しかし,その電話は,前田さんを副市長に抜擢する中田氏の最初の布石であった。やがて,前田さんが,「あの話はなかったこと」と忘れかけたころ、「副市長を引き受けてほしい」との依頼があった。議会の根回しなどがあり、事は簡単に運ばない。中田氏は、「結論が出るまで極秘」と口止めしたころから,前田さんは,「大変なことになった」とあわてた。時既に遅し。外堀も内堀も埋められ,あれよあれよと言う間に,副市長の席に座るようになった。「あのころは,出産して一年の育児休暇が明けたばかり。深く物事を考える余裕もなかった」と前田さんは,笑い飛ばす。

やがて議会で正式に就任が可決された直後,人事局長がきて,「副市長の担当は,福祉と医療と横浜市立大学,そして教育です」とうやうやしく申し渡されて,仰天した。「私がそれをすべてやるの?」と聞き直したら,「さようでございます」と人事局長は涼しい顔で答えた。
それから、前田副市長の一年は始まった。

「横浜市には三人の副市長がいます。財政と人事を握る筆頭副市長、横浜市役所始まって以来の秀才と噂されるもう一人の副市長,そして私です。もともと、私が担当する仕事は,今まで,中央から来るお金をばらまくだけの仕事だから、女性が担当すればいいと決まっていたようです。ところが、財政危機に遭遇して,お金を配るどころか、厳しく支出を見直さなければならない時代を迎えて,私の担当する仕事も次から次へと大きな問題に直面しました」と話を始めた前田さん。老人の無料バスの廃止,横浜市立大学の独立法人化、さらには直営病院の改革など,過酷とも言うべき大問題に立ち向かわなければならなかった。

敬老パスは,七十歳以上の老人が無料で、バスや地下鉄に乗れ制度。お年寄りにはありがたい特典ではあるが,財政難の折,このまま増え続けていく高齢者に対応することができないことは目に見えている。平成二十年には百億円,平成三十年には百五十億円の財源が必要だ。「年寄りを敵に回すと,選挙に勝てない」と脅かされるたびに,今までの市長はこの問題を先送りしてきた。だから、市役所の幹部は,「中田市長も手をつけられまい」とたかをくくっていたふしがある。しかし,中田市長は敢然としてこの問題に手を着けた。多くのお年寄りから、脅迫まがいの抗議が寄せられた。「年寄りを殺すつもりか」と詰め寄る人もいた。しかし、ない袖は触れない。また、自分の人気のために、破綻する財政を放置できない。中田市長は、本気にこの問題に取り組んだ。

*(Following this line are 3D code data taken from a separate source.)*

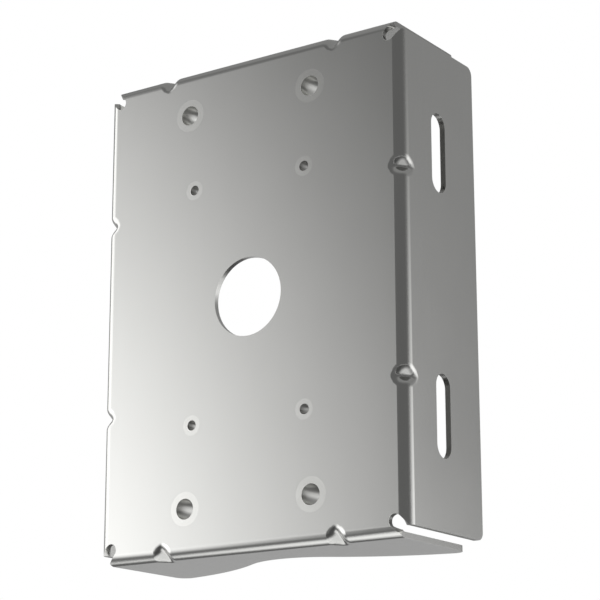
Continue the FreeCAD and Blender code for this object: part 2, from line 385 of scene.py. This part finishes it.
def card(name, turns, lifts, level, fades, radius):
    """A curved card round the mount. It reaches over the turns, from the front
    towards the right, and over the lifts above the horizon, in degrees. Its
    light, level, fades into the room over the fades, in degrees from its left,
    right, lower and upper side."""
    mesh = card_mesh(name, turns, lifts, radius)
    width, height = turns[1] - turns[0], lifts[1] - lifts[0]
    mesh.materials.append(card_light(name, level, width, height, fades))
    made = bpy.data.objects.new(name, mesh)
    made.visible_camera = False
    made.visible_diffuse = False
    made.visible_shadow = False
    bpy.context.scene.collection.objects.link(made)


card("grey_ceiling", (-180, 180), (0.7, 90), 0.331, (0.1, 0.1, 21.8, 0.1), radius=1.10)
card("front_flag", (-134.2, 128.4), (-14.3, 59.7), 0.173, (10.3, 56.9, 5.1, 24.6), radius=1.08)
card("left_backing", (-90, -24.1), (-20.5, 40), 0.816, (10, 4.3, 4.9, 51.2), radius=1.04)
card("left_softbox", (-92.3, -27.1), (-40.5, 42.9), 2.351, (31.1, 22.2, 31.4, 51.6), radius=0.98)
card("side_softbox", (-92, -45.3), (-14.1, 48.8), 1.75, (8, 16.4, 13.6, 22.4), radius=0.96)
card("back_left_card", (-180, -90), (-25.6, 34.8), 0.45, (5, 3, 7.2, 9.8), radius=1.03)
card("back_right_card", (91.7, 185), (-16, 44), 0.342, (30, 20, 25.1, 10), radius=1.08)
card("right_softbox", (88.6, 149.3), (-26.5, 27.7), 1.78, (40.1, 16.8, 10.5, 37.3), radius=0.98)
card("low_flag", (-87.5, 19.4), (-53.3, -2.5), 0.218, (9.7, 21, 4.2, 16.9), radius=1.02)
card("low_softbox", (-117.5, -48), (-71.4, -46.7), 1.499, (19, 18, 5.3, 20.2), radius=0.97)
card("low_back_flag", (-170, -101.1), (-57.6, -19.5), 0.158, (8, 7.4, 8.3, 7.6), radius=1.00)
card("under_flag", (-35.4, 114.8), (-60.2, -9), 0.095, (15, 7.9, 4, 12.1), radius=1.01)
card("under_softbox", (12.3, 133), (-87.5, -10.8), 1.135, (121, 17.7, 4, 61.3), radius=0.98)
card("right_low_softbox", (113.1, 155.9), (-67.4, -11.2), 1.011, (13.5, 8, 8.3, 15.2), radius=0.99)
card("floor_glow", (-180, 180), (-90, -42.1), 1.226, (0.1, 0.1, 0.1, 35.6), radius=0.99)
card("side_flag", (-179, -88), (4, 40), 0.29, (12, 3, 16, 10), radius=1.01)
card("back_low_flag", (140, 215), (-66, -20), 0.10, (30, 22, 6, 10), radius=1.00)


bpy.context.scene.view_settings.view_transform = "Standard"
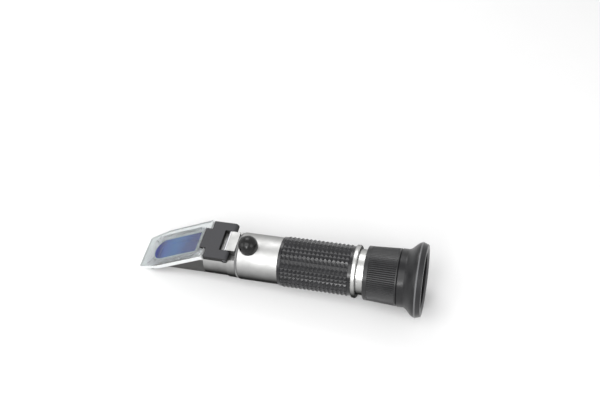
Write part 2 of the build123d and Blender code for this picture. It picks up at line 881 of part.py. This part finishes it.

それは市役所の職員に,「中田市長は,市政改革に本気だ」と思わせるだけの衝撃があった。そして、「お金を配って,みんながハッピーになる時代は終わった。これからは、行政サービスの切捨てに本気で取り組まなければならない」と覚悟を決めさせることにもなった。

前田市長の役割は、これからの時代に本当に必要なものは何かを見極めて、投資すべきものは投資する一方、不必要なものや赤字垂れ流しているような事業を大胆に切り捨てていくことだ。それは口で言うほど簡単ではない。なぜならば、そこに既得権益者がいるからだ。抵抗は、すこぶる激しい。しかし、前田さんはめげない強さを持っている。

横浜市が直営する三つの病院は、巨額の赤字に陥っている。新しく完成する新港湾病院は、前市長の悲願だった。大理石を敷き詰めた新病院は、全国一贅沢な造りである。ところが、残念ながら、この病院をオープンすると、巨額の赤字が待ち受けている。バブル全盛時代の発想は、今となさっては、すべてお荷物どころか、命取りにもなりかねない。

前田さんは、中田市長と力を合わせて、大胆な市政の改革を進めている。役所の職員が、中央からのお金をばら撒いて、ふんぞり返る時代は終わった。「ただ、市民の意識も二分化しています。

前田正子さんの話は、大変に刺激的であった。何よりも、これからは市民意識の高揚が求められると、つくづくと思い知らされた。家の前に横たわる猫の死骸を見て、自分で処理できる人、役所へ電話をかける人。その違いが、これからは大きな違いを生むことになるだろう。